That being said, it was fun to hear what turned out to be essentially a greatest hits set from Megadeth. Obviously, Megadeth are part of the Big Four in terms of groundbreaking thrash metal bands along with Metallica, Anthrax and Slayer so they really do deserve to be playing to big audiences. However, it seemed to me that the group would fare better in a small sweaty club than onstage in such a large venue (the Budweiser Stage has a capacity of 16,000 people). Part of that has to do with Megadeth frontman Dave Mustaine‘s lack of stage presence. Of course, he is the figurehead for the band but onstage, he seemed to be stuck in one spot largely restricted due to handling the lead vocals and at times complex guitar solos. While Mustaine‘s grimaces and occasional hand movements while singing showed that he was quite into the songs, I doubt that this would have translated well to someone who was far away from the stage in the 400 section or lawn area. There was also little interaction between Mustaine and the audience. When Mustaine did speak to the crowd, it was very difficult to decipher what he had to say, which was also the case with his singing on that night. Funny enough, bassist Dave Ellefson addressed the crowd late into the band’s set and it was obvious that he should have done more of that as he seemed much more dynamic and comfortable in addressing the crowd than the seemingly introverted Mustaine.

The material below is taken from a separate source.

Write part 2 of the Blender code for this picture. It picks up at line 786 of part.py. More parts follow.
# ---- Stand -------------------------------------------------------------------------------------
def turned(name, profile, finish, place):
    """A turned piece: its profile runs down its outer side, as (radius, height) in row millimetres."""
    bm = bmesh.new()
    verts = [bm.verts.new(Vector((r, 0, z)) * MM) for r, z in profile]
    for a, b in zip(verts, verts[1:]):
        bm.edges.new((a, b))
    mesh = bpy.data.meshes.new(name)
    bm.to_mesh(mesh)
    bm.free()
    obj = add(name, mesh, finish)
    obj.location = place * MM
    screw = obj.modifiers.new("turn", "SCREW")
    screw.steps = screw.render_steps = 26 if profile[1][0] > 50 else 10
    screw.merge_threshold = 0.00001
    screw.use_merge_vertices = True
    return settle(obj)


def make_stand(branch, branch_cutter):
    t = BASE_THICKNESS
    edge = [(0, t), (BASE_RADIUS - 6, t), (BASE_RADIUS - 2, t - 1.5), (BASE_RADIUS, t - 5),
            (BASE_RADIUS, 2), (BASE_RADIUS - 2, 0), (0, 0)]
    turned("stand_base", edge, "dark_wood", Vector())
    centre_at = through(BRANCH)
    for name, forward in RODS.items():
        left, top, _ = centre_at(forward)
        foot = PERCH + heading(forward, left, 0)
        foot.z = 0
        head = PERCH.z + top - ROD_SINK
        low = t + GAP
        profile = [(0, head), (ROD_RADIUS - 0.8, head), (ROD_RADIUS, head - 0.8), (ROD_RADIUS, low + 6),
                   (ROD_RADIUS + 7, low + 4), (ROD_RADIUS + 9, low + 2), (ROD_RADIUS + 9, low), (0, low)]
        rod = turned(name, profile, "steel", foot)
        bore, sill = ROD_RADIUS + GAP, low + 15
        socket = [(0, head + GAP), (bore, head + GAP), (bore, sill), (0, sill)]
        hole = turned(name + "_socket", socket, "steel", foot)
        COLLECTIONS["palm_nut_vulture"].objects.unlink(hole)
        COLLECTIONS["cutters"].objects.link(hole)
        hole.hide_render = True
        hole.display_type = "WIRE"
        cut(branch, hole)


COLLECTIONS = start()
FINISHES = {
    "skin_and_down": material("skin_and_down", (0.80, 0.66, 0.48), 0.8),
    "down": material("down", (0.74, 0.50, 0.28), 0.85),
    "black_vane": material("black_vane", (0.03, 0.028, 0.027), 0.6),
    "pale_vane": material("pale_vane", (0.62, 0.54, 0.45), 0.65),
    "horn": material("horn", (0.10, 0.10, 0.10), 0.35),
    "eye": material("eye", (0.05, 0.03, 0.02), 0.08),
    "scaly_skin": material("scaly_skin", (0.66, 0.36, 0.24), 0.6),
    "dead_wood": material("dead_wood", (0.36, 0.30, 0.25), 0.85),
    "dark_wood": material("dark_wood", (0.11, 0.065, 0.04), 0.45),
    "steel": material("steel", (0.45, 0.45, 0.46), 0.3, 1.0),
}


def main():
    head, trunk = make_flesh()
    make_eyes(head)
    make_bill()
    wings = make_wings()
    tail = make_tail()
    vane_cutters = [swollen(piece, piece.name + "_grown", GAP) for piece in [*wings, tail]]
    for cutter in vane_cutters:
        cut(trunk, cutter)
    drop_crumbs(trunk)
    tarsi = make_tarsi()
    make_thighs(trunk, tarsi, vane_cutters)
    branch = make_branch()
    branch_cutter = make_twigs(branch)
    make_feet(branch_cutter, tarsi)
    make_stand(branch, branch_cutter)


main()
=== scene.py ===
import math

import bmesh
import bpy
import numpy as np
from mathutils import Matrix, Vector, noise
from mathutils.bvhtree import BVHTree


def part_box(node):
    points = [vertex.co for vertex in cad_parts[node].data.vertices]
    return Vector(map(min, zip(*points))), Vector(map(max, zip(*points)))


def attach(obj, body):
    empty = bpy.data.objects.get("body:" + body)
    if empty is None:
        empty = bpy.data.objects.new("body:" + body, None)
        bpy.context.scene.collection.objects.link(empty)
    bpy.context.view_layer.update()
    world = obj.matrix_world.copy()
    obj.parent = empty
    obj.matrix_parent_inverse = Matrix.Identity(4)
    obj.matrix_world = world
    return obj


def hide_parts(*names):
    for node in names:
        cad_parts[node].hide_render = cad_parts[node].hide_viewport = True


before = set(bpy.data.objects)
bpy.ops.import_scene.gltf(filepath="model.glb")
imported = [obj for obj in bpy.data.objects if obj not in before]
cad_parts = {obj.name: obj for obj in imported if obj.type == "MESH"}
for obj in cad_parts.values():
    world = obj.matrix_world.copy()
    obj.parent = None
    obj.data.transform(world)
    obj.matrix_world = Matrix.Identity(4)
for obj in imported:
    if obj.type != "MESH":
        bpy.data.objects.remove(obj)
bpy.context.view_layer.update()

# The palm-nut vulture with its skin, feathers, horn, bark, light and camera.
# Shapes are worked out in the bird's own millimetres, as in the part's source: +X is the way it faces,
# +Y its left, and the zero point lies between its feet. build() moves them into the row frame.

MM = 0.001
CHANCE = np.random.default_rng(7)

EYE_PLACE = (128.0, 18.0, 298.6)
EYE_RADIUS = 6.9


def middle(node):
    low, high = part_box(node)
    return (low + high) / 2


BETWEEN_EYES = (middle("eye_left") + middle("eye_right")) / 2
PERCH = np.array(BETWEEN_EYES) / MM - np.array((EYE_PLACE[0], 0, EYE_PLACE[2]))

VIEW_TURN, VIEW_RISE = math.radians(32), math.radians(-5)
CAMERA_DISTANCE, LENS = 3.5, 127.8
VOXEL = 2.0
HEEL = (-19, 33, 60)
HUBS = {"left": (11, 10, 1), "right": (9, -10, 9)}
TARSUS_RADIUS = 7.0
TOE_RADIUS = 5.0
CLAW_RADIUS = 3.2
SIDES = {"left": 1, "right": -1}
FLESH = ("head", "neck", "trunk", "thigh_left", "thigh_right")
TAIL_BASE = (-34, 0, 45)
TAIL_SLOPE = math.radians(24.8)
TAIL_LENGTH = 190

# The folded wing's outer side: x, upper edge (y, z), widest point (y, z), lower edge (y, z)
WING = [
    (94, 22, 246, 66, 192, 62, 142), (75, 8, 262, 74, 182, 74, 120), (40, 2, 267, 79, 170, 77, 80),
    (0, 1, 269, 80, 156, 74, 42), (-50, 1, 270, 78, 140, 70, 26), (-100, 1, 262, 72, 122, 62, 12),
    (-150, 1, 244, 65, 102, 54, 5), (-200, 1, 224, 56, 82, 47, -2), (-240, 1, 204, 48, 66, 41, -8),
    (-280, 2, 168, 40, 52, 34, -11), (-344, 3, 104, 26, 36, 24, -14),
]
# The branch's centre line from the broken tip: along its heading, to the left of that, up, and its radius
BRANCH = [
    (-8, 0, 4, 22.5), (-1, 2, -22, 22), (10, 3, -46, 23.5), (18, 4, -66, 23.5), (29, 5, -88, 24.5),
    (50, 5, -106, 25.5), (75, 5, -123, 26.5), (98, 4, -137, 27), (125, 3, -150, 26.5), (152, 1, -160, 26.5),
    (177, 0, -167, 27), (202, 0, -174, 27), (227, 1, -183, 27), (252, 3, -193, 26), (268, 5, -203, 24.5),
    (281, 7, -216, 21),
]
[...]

When you’ve been around as long as Megadeth have been and are only limited to ten songs for your set, you know that the set is going to be a great one and it was. Mustaine and company covered a good chunk of their early discography with one song (“Mechanix”) from the debut Killing Is My Business… And Business Is Good!, one (“Peace Sells”) from Peace Sells… But Who’s Buying? (I miss those witty album titles), four (“Hangar 18,” “Take No Prisoners,” “Tornado Of Souls” and “Holy Wars… The Punishment Due”) from Rust In Peace, two (“Sweating Bullets” and “Symphony Of Destruction”) from Countdown To Extinction and one (“A Tout Le Monde”) from Youthanasia. There was only one song played (“Dystopia”) from Megadeth‘s last nine studio albums, which tells you all you need to know about the difficulties for ’80s era metal bands to push and promote their new material in the last twenty years.

I was thoroughly impressed with guitarist Kiko Loureiro‘s stage presence and guitar playing abilities. Loureiro could have likely dominated even more if he wasn’t relegated to one side of the stage for most of the group’s set. Overall, Megadeth put on a good shows and I was happy to see them even if Mustaine‘s vocals were difficult to hear. I can only wonder just how good Megadeth could have been had they had a more powerful singer to handle the lead vocals since their inception.

Megadeth’s setlist:
01. Hangar 18
02. Mechanix
03. Take No Prisoners
04. Sweating Bullets
05. A Tout Le Monde
06. Tornado Of Souls
07. Dystopia
08. Symphony Of Destruction
09. Peace Sells
10. Holy Wars… The Punishment Due

Megadeth performing “A Tout Le Monde” at Budweiser Stage in Toronto, Ontario, Canada on September 22, 2017:

Megadeth – A Tout Le Monde, Budweiser Stage, Toronto 9/22/17

Megadeth – A Tout Le Monde, Budweiser Stage, Toronto 9/22/17


Despite the deja vu feelings that I encountered throughout the Scorpions‘ set, it was still fun hearing and seeing the band’s stalwarts — singer Klaus Meine and guitarists Rudolf Schenker and Matthias Jabs — along with the seemingly replaceable band positions held by bassist Pawel Maciwoda and drummer / newcomer Mikkey Dee. Taking into account that both Schenker and Meine are each 69 years old, their performance was truly remarkable. In fact, Schenker performed and moved like a young man in his ’30s ran than a man about to enter his eighth decade next year. Schenker is simply in remarkable shape for his age. Meine seemed a lot more cautious with his movements but still moved around a lot more than many frontmen who are 20 years younger than him. Jabs was all smiles while playing which showed just how much he loves being up onstage. Maciwoda looked like he was enjoying himself onstage as well and knew his role to give center stage to the elder statesmen of the band. Mikkey Dee  looked to fit right in with the band and seemed to have been with the group for many years rather than the short time that he’s really been in the band.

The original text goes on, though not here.